With the One Big Beautiful Bill Act raising the SALT deduction cap to $40,000 for tax years 2026 through 2029, the interaction between the PTE election and the new SALT cap requires case-by-case analysis. In some situations, the PTE election continues to provide significant benefit. In others, the increased SALT cap means the election is less valuable or neutral. This is one of the planning areas where 2026 genuinely requires fresh analysis from prior years rather than simply continuing a previously adopted strategy.

Working With the Right Tax Professional

The strategies described in this article represent a starting point for business owner tax planning rather than a complete prescription, because the most beneficial approach for any specific business depends on income level, entity structure, state of residence, family situation, growth trajectory, and exit planning objectives. Tax planning that ignores any one of these variables can optimize for the wrong outcome.
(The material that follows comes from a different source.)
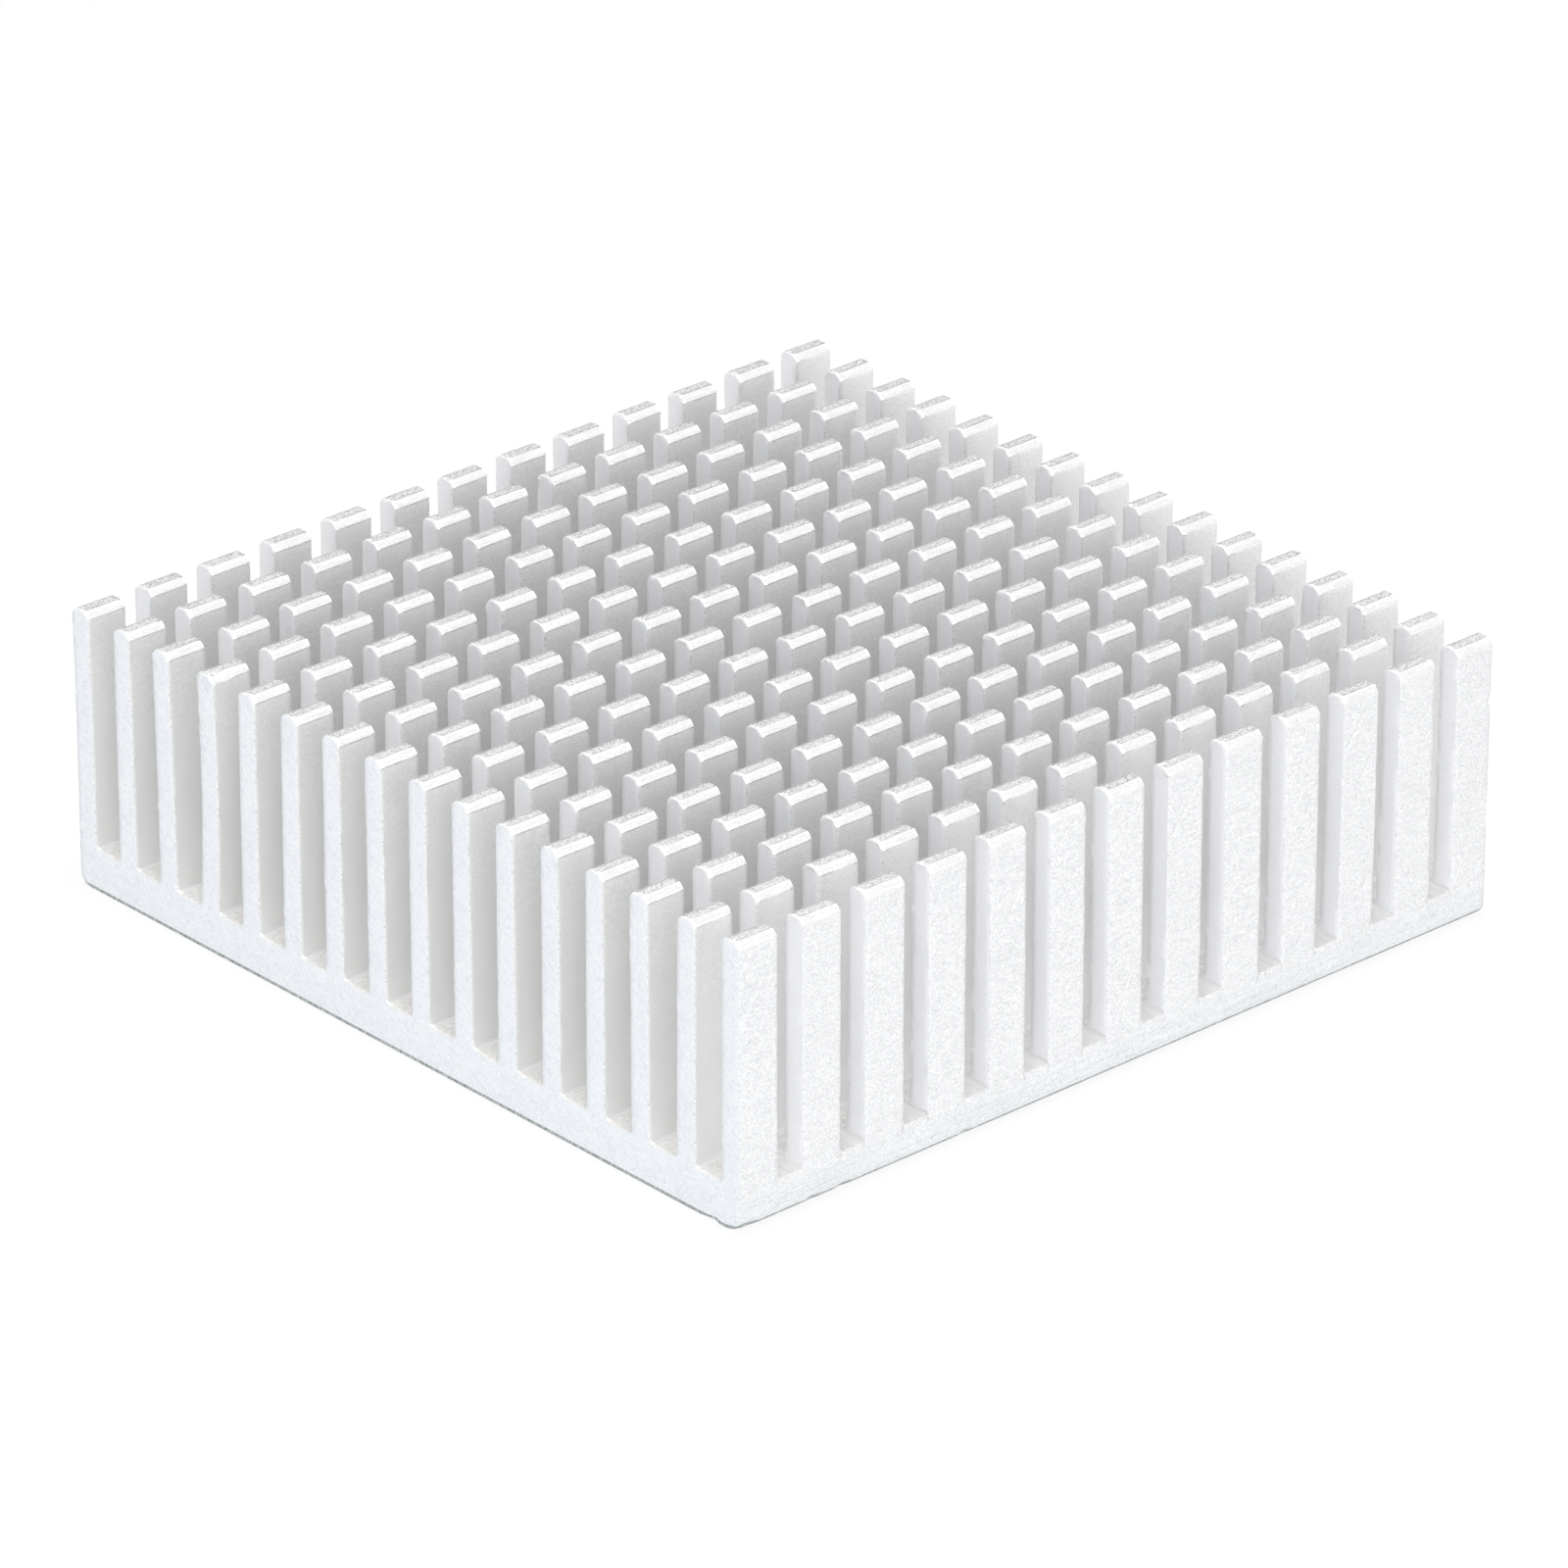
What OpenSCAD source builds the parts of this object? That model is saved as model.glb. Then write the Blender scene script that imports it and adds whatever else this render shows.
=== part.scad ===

The business owners who consistently achieve the best tax outcomes are those who maintain a proactive, year-round relationship with a CPA or tax advisor who specializes in small and mid-sized business taxation, who communicate changes in their business circumstances as they happen rather than only at tax time, and who engage in forward-looking planning conversations at least quarterly. The strategies that produce the largest savings require lead time to implement, and the most expensive tax planning mistake most business owners make is waiting until December to address issues that should have been addressed in March.

This article is for informational and educational purposes only and does not constitute tax or legal advice. Please consult a qualified tax professional for guidance specific to your situation.